◆ Available data
::::

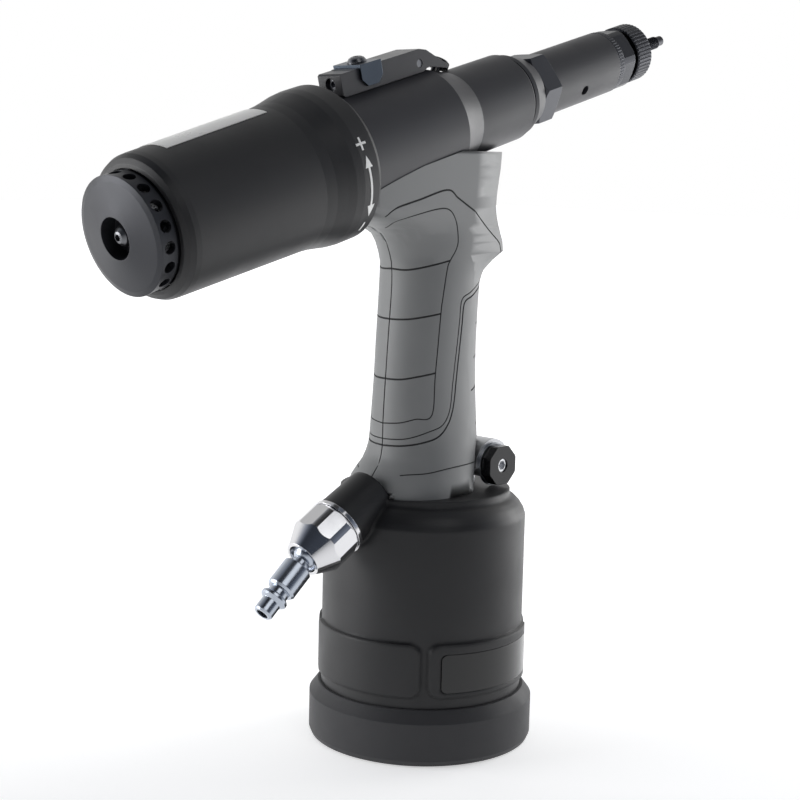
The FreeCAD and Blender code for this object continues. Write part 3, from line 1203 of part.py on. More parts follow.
def barrel_nodes():
    """Nodes made along the barrel axis, before they are tilted into place."""
    nodes = {
        "front_gland": front_gland(), "hex_collar": hex_collar(), "nose_sleeve": nose_sleeve(),
        "nose_nut": nose_nut(), "anvil": anvil(), "pull_piston": pull_piston(),
        "pull_piston_seal": pull_piston_seal(), "return_springs": return_springs(),
        "drive_spindle": drive_spindle(), "mandrel": mandrel(), "rear_housing": rear_housing(),
        "top_label": top_label(), "stroke_stop": stroke_stop(), "motor_casing": motor_casing(),
        "exhaust_cap": exhaust_cap(), "cap_screw": cap_screw(), "motor_rear_plate": motor_rear_plate(),
        "motor_front_plate": motor_front_plate(), "shaft_bearings": shaft_bearings(),
        "motor_liner": motor_liner(), "motor_rotor": motor_rotor(), "rotor_vanes": rotor_vanes(),
        "sun_pinion": sun_pinion(), "ring_gear": ring_gear(), "planet_carrier": planet_carrier(),
        "lever_arm": lever_arm(), "lever_pin": lever_pin(), "lever_clip": lever_clip(),
        "button_screw": button_screw(), "lever_set_screw": lever_set_screw(),
        "reverse_button": reverse_button()}
    for index in range(PLANET_COUNT):
        nodes["planet_gear_%d" % (index + 1)] = planet_gear(index)
    return nodes


def main():
    """Build and write every node."""
    os.makedirs(OUT, exist_ok=True)
    for name, shape in upright_nodes().items():
        save(name, shape)
    for name, shape in barrel_nodes().items():
        save(name, on_barrel(shape))
    save("shaft_seals", Part.makeCompound([rod_seal(), on_barrel(gland_seal())]))


main()
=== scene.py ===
# %% [markdown]
# # Dressing a pneumatic gun for threaded rivets
# The solids come from the CAD pack, already in their places and on their moving bodies. This lesson gives each of
# them a finish, adds what solids leave out (moulding grooves, threads, knurls, printed marks), and lights the result.

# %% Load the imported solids
import json
import math

import bmesh
import bpy
from mathutils import Matrix, Vector
from mathutils.bvhtree import BVHTree


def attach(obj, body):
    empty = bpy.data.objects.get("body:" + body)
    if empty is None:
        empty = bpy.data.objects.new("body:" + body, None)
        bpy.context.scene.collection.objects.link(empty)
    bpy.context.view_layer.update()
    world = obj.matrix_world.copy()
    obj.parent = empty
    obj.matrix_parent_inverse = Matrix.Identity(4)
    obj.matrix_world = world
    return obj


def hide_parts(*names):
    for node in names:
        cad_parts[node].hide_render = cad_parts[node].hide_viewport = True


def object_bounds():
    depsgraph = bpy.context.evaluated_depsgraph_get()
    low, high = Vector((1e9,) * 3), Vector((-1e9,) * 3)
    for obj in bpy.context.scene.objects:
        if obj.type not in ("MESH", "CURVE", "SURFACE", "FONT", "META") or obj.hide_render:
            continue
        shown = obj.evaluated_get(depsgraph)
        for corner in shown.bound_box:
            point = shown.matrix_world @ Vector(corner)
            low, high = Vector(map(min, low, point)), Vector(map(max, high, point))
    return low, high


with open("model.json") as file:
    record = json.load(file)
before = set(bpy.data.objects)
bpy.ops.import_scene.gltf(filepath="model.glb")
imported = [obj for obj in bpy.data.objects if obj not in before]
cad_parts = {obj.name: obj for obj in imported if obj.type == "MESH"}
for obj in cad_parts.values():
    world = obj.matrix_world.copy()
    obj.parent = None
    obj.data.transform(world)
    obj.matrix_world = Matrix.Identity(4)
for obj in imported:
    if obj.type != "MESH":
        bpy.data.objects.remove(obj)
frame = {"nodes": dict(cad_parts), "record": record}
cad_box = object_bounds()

MM = 0.001
nodes = frame["nodes"]
print("solids loaded:", len(nodes))

# %% [markdown]
# ## The barrel's own frame
# The barrel leans upwards over the upright handle. Everything turned on it (threads, marks, knurls) is easier to
# describe along its axis: a station along the axis, a sideways offset and a height above the axis.

# %% Barrel frame
BARREL_TILT = math.radians(15.4)
BARREL_HEIGHT = 267.0


def on_barrel(station, side, rise):
    """Point in metres from millimetres along, beside and above the barrel's axis."""
    c, k = math.cos(BARREL_TILT), math.sin(BARREL_TILT)
    return Vector((station * c - rise * k, side, BARREL_HEIGHT + station * k + rise * c)) * MM


print("barrel axis passes", tuple(round(v, 4) for v in on_barrel(0, 0, 0)))

# %% [markdown]
# ## Two small helpers for materials
# Colours are written as sRGB hex, as a paint chart gives them, and turned to linear values for the shader. One
# function adds a node with its settings and links, so that each finish reads as a short recipe.


# %% Colour and node helpers
def colour(hex_text, gain=1.0):
    """Linear RGBA from an sRGB hex text."""
    values = [int(hex_text[i:i + 2], 16) / 255 for i in (1, 3, 5)]
    linear = [v / 12.92 if v <= 0.04045 else ((v + 0.055) / 1.055) ** 2.4 for v in values]
    return tuple(min(1.0, v * gain) for v in linear) + (1.0,)


def add(tree, kind, inputs=None, **settings):
    """Add one node; an input is a plain value or another node's output."""
    node = tree.nodes.new(kind)
    for key, value in settings.items():
        setattr(node, key, value)
    for key, value in (inputs or {}).items():
        if isinstance(value, bpy.types.NodeSocket):
            tree.links.new(value, node.inputs[key])
        else:
            node.inputs[key].default_value = value
    return node


# %% [markdown]
# ## One recipe for every surface
# Paint, rubber, moulded plastic and bare metal differ in numbers, not in kind: a grain of a real size that lifts the
# surface by a real height, a slow drift of tone, a drift of gloss, and edges that catch the light because no real
# edge is sharp. The Bevel node rounds the normal at edges; where it turns away from the true normal there is an
# edge, and handling has rubbed that edge a little lighter.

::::

◆ Set task
Return all of the data precisely as it appears.

◆ Result for this task
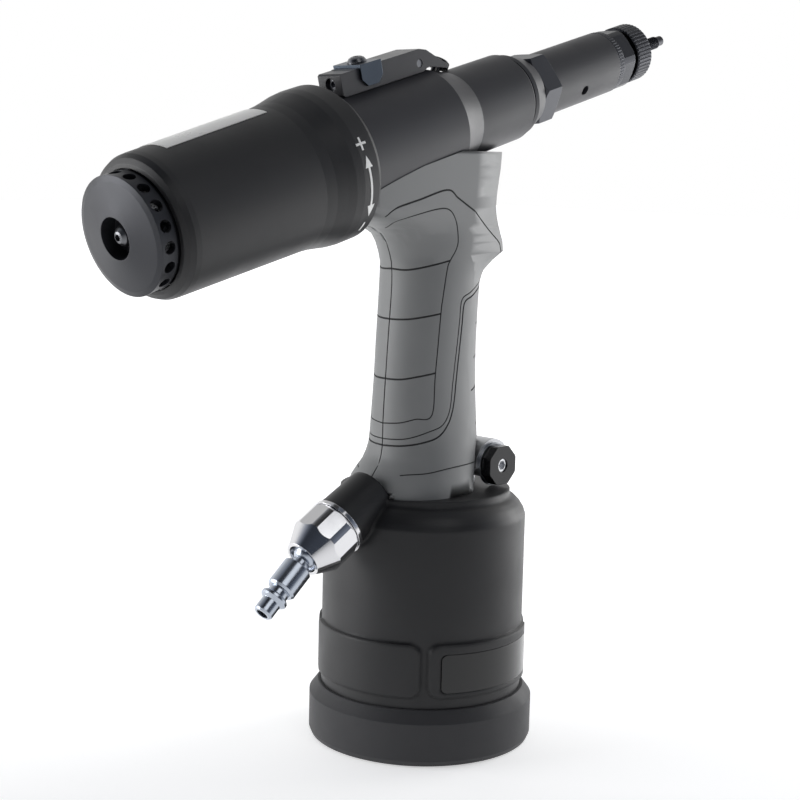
The FreeCAD and Blender code for this object continues. Write part 3, from line 1203 of part.py on. More parts follow.
def barrel_nodes():
    """Nodes made along the barrel axis, before they are tilted into place."""
    nodes = {
        "front_gland": front_gland(), "hex_collar": hex_collar(), "nose_sleeve": nose_sleeve(),
        "nose_nut": nose_nut(), "anvil": anvil(), "pull_piston": pull_piston(),
        "pull_piston_seal": pull_piston_seal(), "return_springs": return_springs(),
        "drive_spindle": drive_spindle(), "mandrel": mandrel(), "rear_housing": rear_housing(),
        "top_label": top_label(), "stroke_stop": stroke_stop(), "motor_casing": motor_casing(),
        "exhaust_cap": exhaust_cap(), "cap_screw": cap_screw(), "motor_rear_plate": motor_rear_plate(),
        "motor_front_plate": motor_front_plate(), "shaft_bearings": shaft_bearings(),
        "motor_liner": motor_liner(), "motor_rotor": motor_rotor(), "rotor_vanes": rotor_vanes(),
        "sun_pinion": sun_pinion(), "ring_gear": ring_gear(), "planet_carrier": planet_carrier(),
        "lever_arm": lever_arm(), "lever_pin": lever_pin(), "lever_clip": lever_clip(),
        "button_screw": button_screw(), "lever_set_screw": lever_set_screw(),
        "reverse_button": reverse_button()}
    for index in range(PLANET_COUNT):
        nodes["planet_gear_%d" % (index + 1)] = planet_gear(index)
    return nodes


def main():
    """Build and write every node."""
    os.makedirs(OUT, exist_ok=True)
    for name, shape in upright_nodes().items():
        save(name, shape)
    for name, shape in barrel_nodes().items():
        save(name, on_barrel(shape))
    save("shaft_seals", Part.makeCompound([rod_seal(), on_barrel(gland_seal())]))


main()
=== scene.py ===
# %% [markdown]
# # Dressing a pneumatic gun for threaded rivets
# The solids come from the CAD pack, already in their places and on their moving bodies. This lesson gives each of
# them a finish, adds what solids leave out (moulding grooves, threads, knurls, printed marks), and lights the result.

# %% Load the imported solids
import json
import math

import bmesh
import bpy
from mathutils import Matrix, Vector
from mathutils.bvhtree import BVHTree


def attach(obj, body):
    empty = bpy.data.objects.get("body:" + body)
    if empty is None:
        empty = bpy.data.objects.new("body:" + body, None)
        bpy.context.scene.collection.objects.link(empty)
    bpy.context.view_layer.update()
    world = obj.matrix_world.copy()
    obj.parent = empty
    obj.matrix_parent_inverse = Matrix.Identity(4)
    obj.matrix_world = world
    return obj


def hide_parts(*names):
    for node in names:
        cad_parts[node].hide_render = cad_parts[node].hide_viewport = True


def object_bounds():
    depsgraph = bpy.context.evaluated_depsgraph_get()
    low, high = Vector((1e9,) * 3), Vector((-1e9,) * 3)
    for obj in bpy.context.scene.objects:
        if obj.type not in ("MESH", "CURVE", "SURFACE", "FONT", "META") or obj.hide_render:
            continue
        shown = obj.evaluated_get(depsgraph)
        for corner in shown.bound_box:
            point = shown.matrix_world @ Vector(corner)
            low, high = Vector(map(min, low, point)), Vector(map(max, high, point))
    return low, high


with open("model.json") as file:
    record = json.load(file)
before = set(bpy.data.objects)
bpy.ops.import_scene.gltf(filepath="model.glb")
imported = [obj for obj in bpy.data.objects if obj not in before]
cad_parts = {obj.name: obj for obj in imported if obj.type == "MESH"}
for obj in cad_parts.values():
    world = obj.matrix_world.copy()
    obj.parent = None
    obj.data.transform(world)
    obj.matrix_world = Matrix.Identity(4)
for obj in imported:
    if obj.type != "MESH":
        bpy.data.objects.remove(obj)
frame = {"nodes": dict(cad_parts), "record": record}
cad_box = object_bounds()

MM = 0.001
nodes = frame["nodes"]
print("solids loaded:", len(nodes))

# %% [markdown]
# ## The barrel's own frame
# The barrel leans upwards over the upright handle. Everything turned on it (threads, marks, knurls) is easier to
# describe along its axis: a station along the axis, a sideways offset and a height above the axis.

# %% Barrel frame
BARREL_TILT = math.radians(15.4)
BARREL_HEIGHT = 267.0


def on_barrel(station, side, rise):
    """Point in metres from millimetres along, beside and above the barrel's axis."""
    c, k = math.cos(BARREL_TILT), math.sin(BARREL_TILT)
    return Vector((station * c - rise * k, side, BARREL_HEIGHT + station * k + rise * c)) * MM


print("barrel axis passes", tuple(round(v, 4) for v in on_barrel(0, 0, 0)))

# %% [markdown]
# ## Two small helpers for materials
# Colours are written as sRGB hex, as a paint chart gives them, and turned to linear values for the shader. One
# function adds a node with its settings and links, so that each finish reads as a short recipe.


# %% Colour and node helpers
def colour(hex_text, gain=1.0):
    """Linear RGBA from an sRGB hex text."""
    values = [int(hex_text[i:i + 2], 16) / 255 for i in (1, 3, 5)]
    linear = [v / 12.92 if v <= 0.04045 else ((v + 0.055) / 1.055) ** 2.4 for v in values]
    return tuple(min(1.0, v * gain) for v in linear) + (1.0,)


def add(tree, kind, inputs=None, **settings):
    """Add one node; an input is a plain value or another node's output."""
    node = tree.nodes.new(kind)
    for key, value in settings.items():
        setattr(node, key, value)
    for key, value in (inputs or {}).items():
        if isinstance(value, bpy.types.NodeSocket):
            tree.links.new(value, node.inputs[key])
        else:
            node.inputs[key].default_value = value
    return node


# %% [markdown]
# ## One recipe for every surface
# Paint, rubber, moulded plastic and bare metal differ in numbers, not in kind: a grain of a real size that lifts the
# surface by a real height, a slow drift of tone, a drift of gloss, and edges that catch the light because no real
# edge is sharp. The Bevel node rounds the normal at edges; where it turns away from the true normal there is an
# edge, and handling has rubbed that edge a little lighter.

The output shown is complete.